The letter to Boris Johnson and Women and Equalities Minister Liz Truss, follows Jayne Ozanne’s calls for “gentle non-coercive prayer” on sexual ethics to be included in legislation banning LGBT conversion therapy.
Speaking to The Guardian, Bishop of Manchester David Walker said he supports prosecuting prayer, but does not think “gentle non-coercive” prayer should be included. However, Ozanne, a member of the General Synod, said she would “strongly refute” the concession.
Ozanne claimed “all prayer that seeks to change or suppress someone’s innate sexuality or gender identity is deeply damaging and causes immeasurable harm”.
Responding, the Institute told the PM: “While the Institute does not oppose a ban that protects people from harmful pseudo-medical practices, the idea that ‘gentle non-coercive prayer’ should be included in a list of illegal actions is alarming. In any event, it would violate the human rights of believers.”
“This view is confirmed by a legal opinion from Jason Coppel QC, one of the UK’s leading human rights lawyers, which says a conversion therapy ban encompassing ordinary prayer ‘would be likely to violate Convention rights’.”
It continued: “Those pushing for the ban to include ordinary prayer seem to attribute the worst possible motives to those of us who hold different theological beliefs from them.

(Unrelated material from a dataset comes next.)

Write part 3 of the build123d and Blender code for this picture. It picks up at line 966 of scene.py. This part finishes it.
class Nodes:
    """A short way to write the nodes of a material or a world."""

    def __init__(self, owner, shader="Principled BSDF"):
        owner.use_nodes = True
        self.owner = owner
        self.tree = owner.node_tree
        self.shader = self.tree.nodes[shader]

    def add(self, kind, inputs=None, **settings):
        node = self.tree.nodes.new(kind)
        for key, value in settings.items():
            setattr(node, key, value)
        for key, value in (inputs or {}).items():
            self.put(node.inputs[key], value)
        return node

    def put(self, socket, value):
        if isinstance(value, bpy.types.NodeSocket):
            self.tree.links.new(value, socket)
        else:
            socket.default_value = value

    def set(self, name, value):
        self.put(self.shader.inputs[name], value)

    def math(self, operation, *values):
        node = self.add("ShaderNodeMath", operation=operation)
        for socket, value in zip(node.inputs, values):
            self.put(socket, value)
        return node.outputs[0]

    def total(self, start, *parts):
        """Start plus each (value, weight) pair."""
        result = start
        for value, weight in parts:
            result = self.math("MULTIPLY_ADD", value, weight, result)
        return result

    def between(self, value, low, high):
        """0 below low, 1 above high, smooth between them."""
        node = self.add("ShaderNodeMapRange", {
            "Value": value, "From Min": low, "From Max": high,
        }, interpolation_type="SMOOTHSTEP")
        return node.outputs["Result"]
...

They are not willing to listen to mainstream Christian groups or to their concerns.
“Now they have gone a step further by stating that the legislation should cover not only practices they consider coercive but all forms of prayer, no matter how mild.”
Simon Calvert, Deputy Director for Public Affairs at The Christian Institute, commented: “This latest remark from Jayne Ozanne is very revealing. It shows the focus here is not about protecting people from genuinely abusive behaviour. It’s about criminalising mainstream theology that campaigners on the fringes of the church don’t agree with.

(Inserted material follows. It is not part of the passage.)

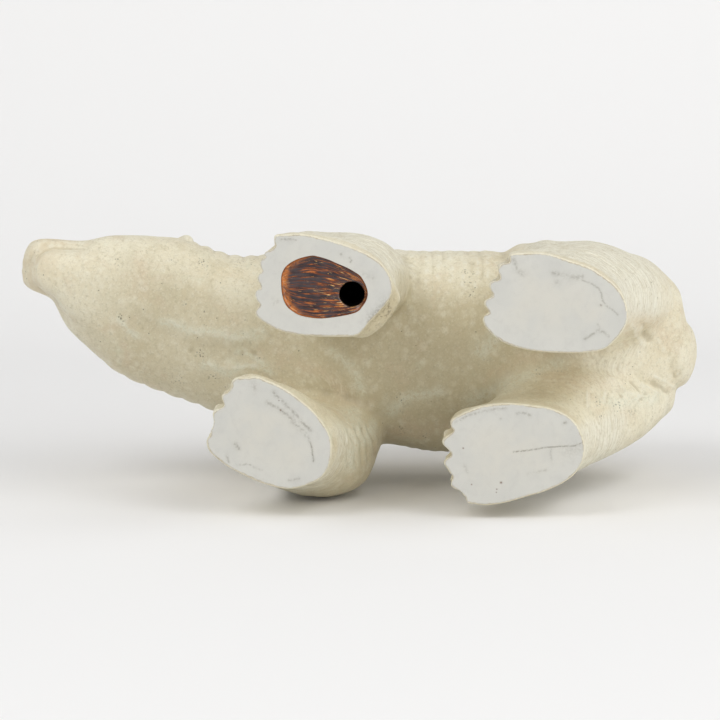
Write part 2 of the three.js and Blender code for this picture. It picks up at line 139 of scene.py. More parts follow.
# Soft boxes round the bear: name, degrees above the table, degrees to the camera's right,
# width in metres and watts
SOFT_BOXES = [
    ("low right", 15, 50, 1.1, 11),
    ("front", 30, 0, 1.1, 2),
    ("left", 45, -45, 1.1, 13.8),
    ("right", 45, 45, 1.1, 8.4),
    ("far right", 45, 100, 1.1, 6.5),
    ("far left", 45, -100, 1.1, 5),
]
BOX_DISTANCE = 2
BOX_AIM = 0.08

# Even light from all sides
WORLD_STRENGTH = 0.30

# Middle of each foot, in metres
FEET = {
    "left_fore": Vector((42.59, -16.82, 0)) * MM,
    "right_fore": Vector((-28.21, -41.32, 0)) * MM,
    "left_hind": Vector((33.79, 92.88, 0)) * MM,
    "right_hind": Vector((-36.81, 72.58, 0)) * MM,
}

# Edge of each sole with its toes, in millimetres from the middle of the foot
PAW_EDGES = {
    "left_fore": [
        (23.7, -23.2), (24.8, -22.8), (25.1, -18.6), (25.5, -12.9), (25.1, -8.0), (23.9, -2.4),
        (22.4, 3.3), (20.5, 9.6), (18.0, 16.0), (15.6, 21.2), (12.5, 26.0), (9.0, 29.2), (5.6, 31.3),
        (2.4, 32.5), (-1.1, 32.6), (-4.3, 31.8), (-7.2, 30.1), (-11.4, 26.6), (-15.4, 22.7),
        (-19.3, 19.5), (-22.5, 16.3), (-23.4, 12.4), (-23.5, 5.3), (-23.4, -1.8), (-22.9, -8.9),
        (-22.2, -14.5), (-20.8, -20.2), (-18.9, -24.4), (-16.5, -28.3), (-14.4, -31.1),
        (-12.2, -32.5), (-10.0, -32.0), (-8.4, -30.4), (-6.4, -31.7), (-3.4, -32.7), (-0.9, -32.0),
        (0.0, -29.8), (2.3, -31.0), (4.6, -31.5), (6.6, -30.9), (7.7, -29.2), (10.0, -30.2),
        (12.2, -30.2), (13.8, -29.4), (14.2, -27.8), (15.8, -28.6), (17.3, -27.4), (18.0, -25.2),
        (19.2, -23.5), (20.5, -23.3), (21.9, -23.6),
    ],
    "right_fore": [
        (26.1, -19.1), (27.9, -16.7), (28.1, -12.2), (28.3, -7.0), (26.6, -2.5), (24.2, 3.1),
        (20.9, 8.6), (16.6, 14.2), (11.7, 19.6), (6.5, 23.9), (1.6, 26.8), (-3.0, 28.2),
        (-8.0, 28.3), (-12.9, 27.5), (-17.4, 25.6), (-21.0, 22.4), (-23.2, 18.2), (-25.0, 13.0),
        (-25.7, 7.8), (-25.0, 2.2), (-23.4, -3.4), (-21.2, -9.0), (-17.9, -15.9), (-14.7, -21.5),
        (-11.1, -26.3), (-7.7, -29.8), (-4.4, -31.2), (-1.6, -31.1), (1.2, -29.3), (2.3, -30.0),
        (4.1, -28.9), (6.5, -28.2), (8.6, -28.4), (11.4, -28.0), (12.9, -26.2), (14.3, -23.4),
        (15.9, -23.4), (17.8, -24.1), (19.9, -23.6), (21.1, -21.2), (22.6, -19.9), (24.2, -19.3),
    ],
    "left_hind": [
        (23.7, -22.6), (24.9, -20.7), (25.3, -13.1), (25.3, -7.9), (24.3, -1.9), (22.0, 4.9),
        (20.1, 11.0), (17.8, 16.7), (14.4, 22.0), (11.0, 26.5), (7.5, 29.7), (3.5, 32.1),
        (-1.0, 33.4), (-5.2, 33.9), (-9.2, 32.9), (-13.1, 30.7), (-16.7, 27.6), (-20.1, 23.7),
        (-21.6, 19.0), (-22.3, 13.0), (-22.5, 6.9), (-22.3, -0.6), (-21.7, -8.2), (-20.8, -14.3),
        (-19.2, -20.3), (-17.2, -25.2), (-14.1, -29.6), (-10.7, -32.9), (-7.9, -34.5),
        (-5.7, -34.9), (-3.9, -34.0), (-3.0, -32.0), (-1.0, -33.3), (1.4, -34.1), (3.4, -33.0),
        (5.0, -30.2), (7.3, -31.3), (10.2, -31.9), (12.0, -30.5), (12.7, -27.2), (14.5, -27.1),
        (16.3, -28.1), (19.1, -27.2), (20.6, -25.1), (20.9, -22.8), (22.2, -22.3),
    ],
    "right_hind": [
        (16.1, -29.1), (19.5, -23.8), (22.3, -16.7), (23.8, -9.7), (24.3, -3.5), (24.1, 2.7),
        (23.3, 9.8), (22.4, 16.2), (20.6, 21.7), (17.5, 27.2), (13.3, 31.0), (8.6, 33.4),
        (4.1, 34.5), (-0.6, 34.3), (-4.6, 33.3), (-9.4, 30.3), (-12.8, 26.5), (-15.9, 21.2),
        (-19.0, 13.7), (-20.4, 8.4), (-22.6, 1.3), (-24.0, -4.0), (-25.0, -11.1), (-24.6, -17.3),
        (-23.6, -21.6), (-21.6, -22.3), (-18.6, -24.7), (-16.4, -28.2), (-14.1, -29.5),
        (-11.6, -28.4), (-10.1, -29.3), (-7.4, -30.8), (-4.9, -32.4), (-2.6, -32.0), (-0.6, -29.2),
        (1.6, -30.6), (4.1, -33.1), (6.8, -32.9), (9.3, -30.3), (11.1, -28.2), (13.1, -29.6),
    ],
}

# The photograph's viewpoint: a 720 pixel square seen from 1.3 m away
VIEW_TILT = math.radians(8)
VIEW_CENTRE = Vector((8.185, 0.279, 0)) * MM
VIEW_DISTANCE = 1.3
PIXELS_PER_UNIT = 2750
HALF_FRAME = 360
SENSOR_WIDTH = 36

# The paper that the bear lies on, in metres: its place below the bear's right side,
# and the sweep that rises from it behind the bear
TABLE_DEPTH = -68.6 * MM
SWEEP_RADIUS = 0.6
SWEEP_TURN = math.radians(66)
SWEEP_STEPS = 16
SWEEP_FRONT = -2.2
SWEEP_BACK = 0.55
SWEEP_HALF_WIDTH = 2.4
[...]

“In Britain we worked out centuries ago that prosecuting people for praying ‘the wrong kind of prayer’ was oppressive, counter-productive and wrong. Apparently, there are some who want to drag us back to the dark days of prosecuting people for not having the same religion. Thankfully, most people think this is a terrible idea. The UK Government must make clear that it does too.”

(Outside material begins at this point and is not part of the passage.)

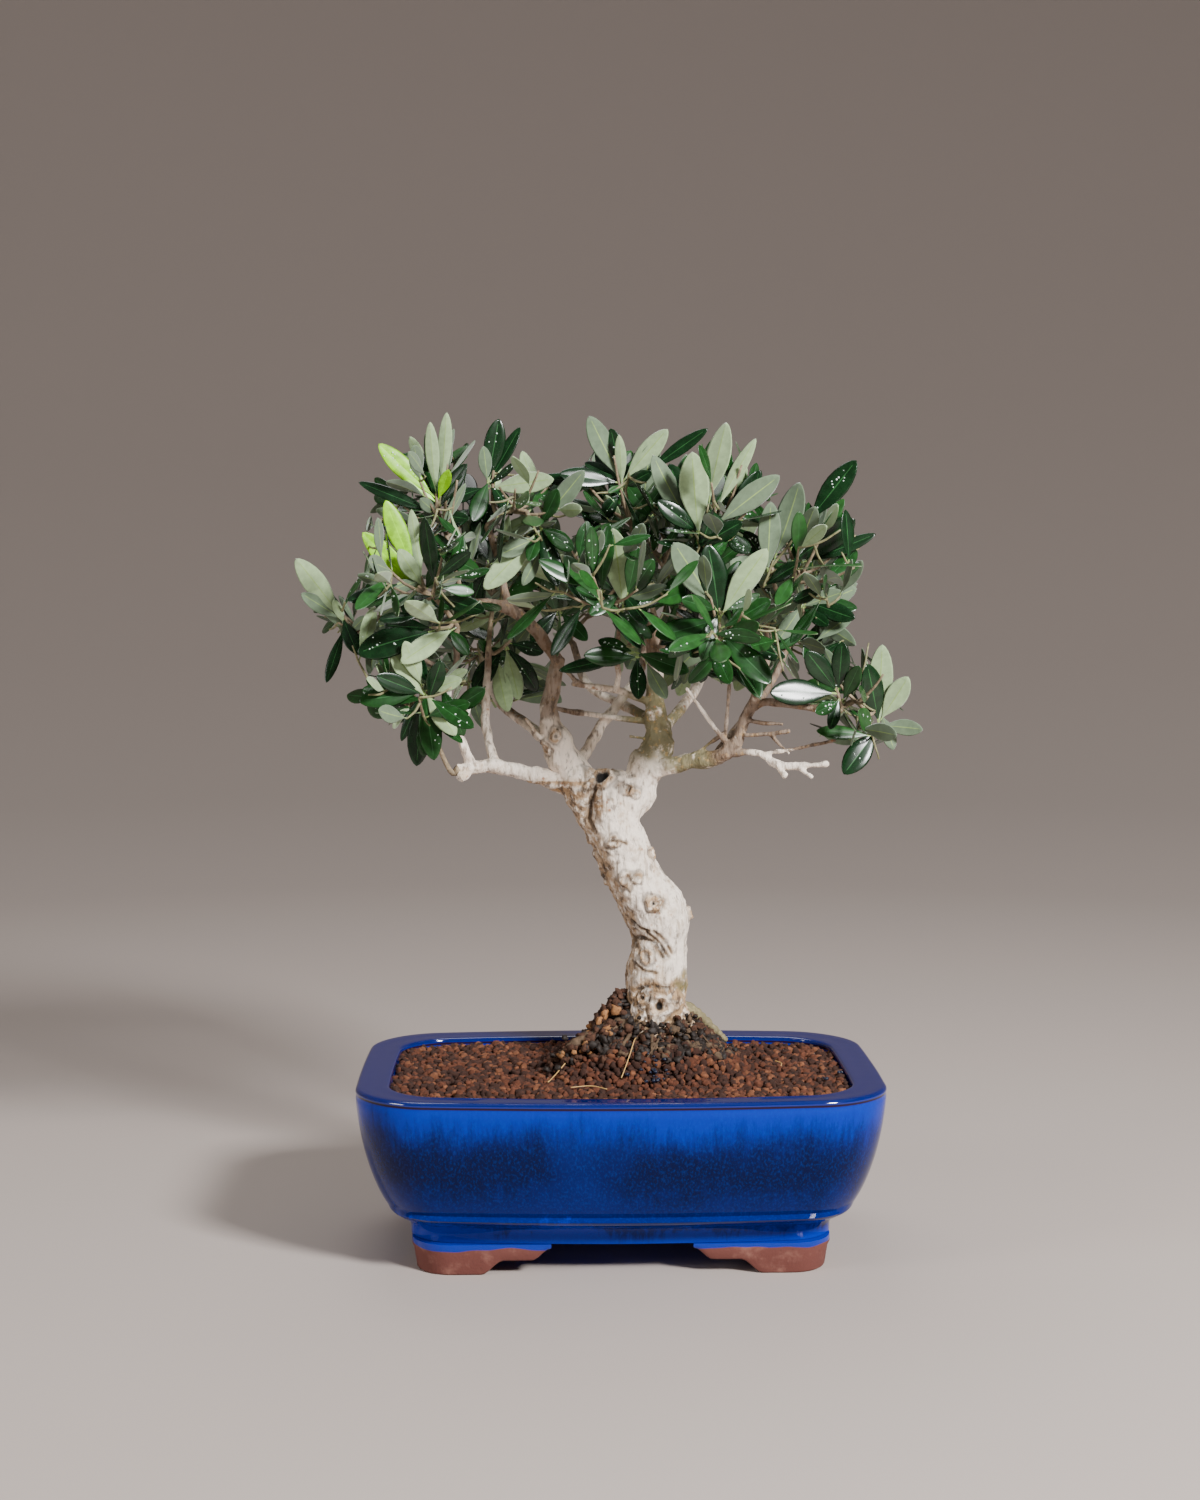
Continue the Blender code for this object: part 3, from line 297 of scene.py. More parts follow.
# Sprays that show in front, in millimetres: the twig's node, then each leaf's tip from there
# and its look. d dark upper side, p pale underside, g grey underside, l new lime leaf,
# n narrow dark leaf, q narrow pale leaf. A capital is a broad leaf.
SPRAYS = (
    ((-72, -5, 299), (
        (-16, -2, 17, "l"), (-24, -3, 25, "l"), (-4, -4, 34, "q"), (4, -1, 38, "q"), (10, -6, 18, "d"),
        (-8, -9, 3, "g"), (-32, -2, 10, "n"), (5, -8, 15, "l"), (-6, 3, 15, "d"), (12, -8, -5, "d"))),
    ((-77, -20, 266), (
        (-25, -4, 22, "l"), (-16, -5, 35, "l"), (-10, -9, 16, "p"), (-6, -2, 32, "q"), (6, -8, 11, "d"),
        (-12, -7, 1, "g"), (11, -8, -7, "d"))),
    ((-109, -12, 252), (
        (-19, -3, 27, "p"), (-17, -6, 13, "g"), (-4, -2, 11, "p"), (9, -5, 4, "g"), (-10, 3, 16, "g"),
        (-7, -6, -22, "n"), (5, -8, -11, "d"))),
    ((-68, -28, 252), (
        (-35, -6, -8, "D"), (-25, 3, 0, "d"), (-18, -9, -12, "p"), (9, -6, -10, "d"))),
    ((-76, -30, 224), (
        (-26, -5, 0, "d"), (-19, -7, 10, "d"), (-26, 4, 3, "d"), (-14, -2, 19, "p"), (-8, -6, 23, "p"),
        (6, -8, 15, "d"), (14, -5, 8, "p"), (-11, 3, -16, "n"), (-2, -3, -22, "d"), (-5, 2, -26, "d"),
        (11, -7, -14, "p"), (4, -6, -23, "d"))),
    ((-53, 4, 309), (
        (-1, -6, 15, "g"), (5, -2, 26, "d"), (14, 3, 23, "n"), (13, -9, 8, "n"), (45, -4, 0, "n"),
        (27, -8, 2, "p"), (-6, -9, -15, "d"), (11, -7, -12, "d"), (-15, -3, -6, "d"))),
    ((-32, -8, 290), (
        (18, -4, 24, "g"), (8, -8, 16, "d"), (14, -9, -7, "d"), (-16, -9, -9, "g"), (-21, -8, -24, "p"),
        (-4, -8, -12, "d"), (8, -4, -22, "d"))),
    ((1, 0, 306), (
        (-13, -5, 30, "g"), (-4, -3, 25, "d"), (0, -8, 22, "q"), (18, -3, 25, "p"), (34, -6, 25, "n"),
        (-15, 2, 11, "d"), (-25, -5, 7, "d"), (11, -8, 8, "d"), (-9, -9, -11, "d"), (11, -7, -9, "d"))),
    ((30, -36, 285), (
        (-5, -8, 34, "P"), (10, -2, 46, "P"), (21, -3, 40, "q"), (30, -5, 26, "g"), (-16, -6, 16, "d"),
        (15, -9, 8, "d"), (-11, 5, 31, "d"), (-19, 3, 33, "g"))),
    ((0, -45, 262), (
        (-3, -9, 28, "P"), (-15, -4, 16, "d"), (12, -5, 16, "d"), (-18, -8, 5, "d"), (-9, 3, 12, "d"),
        (17, -8, 5, "g"), (-13, -9, -4, "d"), (9, -9, -8, "d"))),
    ((36, -60, 254), (
        (-17, -4, 31, "G"), (16, -5, 29, "p"), (-3, -2, 30, "D"), (8, 4, 24, "d"), (19, -8, -22, "D"),
        (-24, -6, -6, "D"), (-15, -8, 9, "d"), (19, -5, 9, "d"), (-8, -7, -13, "d"))),
    ((57, -25, 271), (
        (1, -5, 30, "g"), (14, -3, 37, "G"), (33, -8, 24, "D"), (35, -2, 46, "d"), (43, -4, 16, "n"),
        (-8, 3, 19, "d"), (-15, -7, 7, "g"), (12, -9, 7, "d"))),
    ((75, 15, 259), (
        (17, -5, 7, "g"), (24, 2, 7, "g"), (23, -4, 0, "d"), (21, -8, -5, "d"), (-6, -3, 20, "g"),
        (11, -8, -7, "d"), (-9, -6, -13, "g"))),
    ((87, -25, 223), (
        (-14, -4, 20, "D"), (0, -5, 23, "d"), (-29, -7, 5, "D"), (-5, -4, -11, "d"), (-11, -8, -5, "d"),
        (6, -8, 14, "d"))),
    ((104, -12, 215), (
        (-6, -8, 22, "D"), (0, -2, 30, "p"), (11, -5, 17, "P"), (-15, -9, -21, "D"), (17, -4, -3, "g"),
        (7, 3, -12, "g"))),
    ((7, -30, 241), (
        (-22, -6, 0, "d"), (-31, -2, -7, "n"), (10, -5, -17, "g"), (19, -6, -6, "d"), (0, -3, -17, "d"),
        (-16, 4, 6, "d"))),
    ((-48, 10, 242), (
        (8, -5, -20, "p"), (2, -8, -25, "p"), (-12, -6, -16, "d"), (16, -3, -16, "d"), (18, -5, 0, "d"),
        (-9, -7, 4, "d"))),
    ((-24, 20, 258), (
        (-12, -5, -12, "d"), (12, -3, -12, "d"), (-6, -6, 14, "d"), (16, -3, 8, "d"))),
)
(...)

In Britain we worked out centuries ago that prosecuting people for praying ‘the wrong kind of prayer’ was oppressive, counter-productive and wrong.
Mr Calvert concluded: “The Government would do well to remember that the Courts have consistently ruled that mainstream Christian beliefs about sexual ethics and gender are protected by Article 9 of the European Convention on Human Rights and worthy of respect in a democratic society.
“This requires the state to treat those beliefs with neutrality and impartiality. No matter what some activists might think, you can’t outlaw other people’s beliefs just because they offend you.”
No matter what some activists might think, you can’t outlaw other people’s beliefs just because they offend you.”
Ozanne’s remarks are the latest in a series of calls by LGBT activists for prayer on sexual ethics to be banned.
In February, Matthew Hyndman, who co-founded the lobby group Ban Conversion Therapy, called for Christians to be banned from praying for someone with unwanted same-sex attraction. He denied that anyone willingly seeks out such help and said: “The pernicious power of prayer must be dealt with”.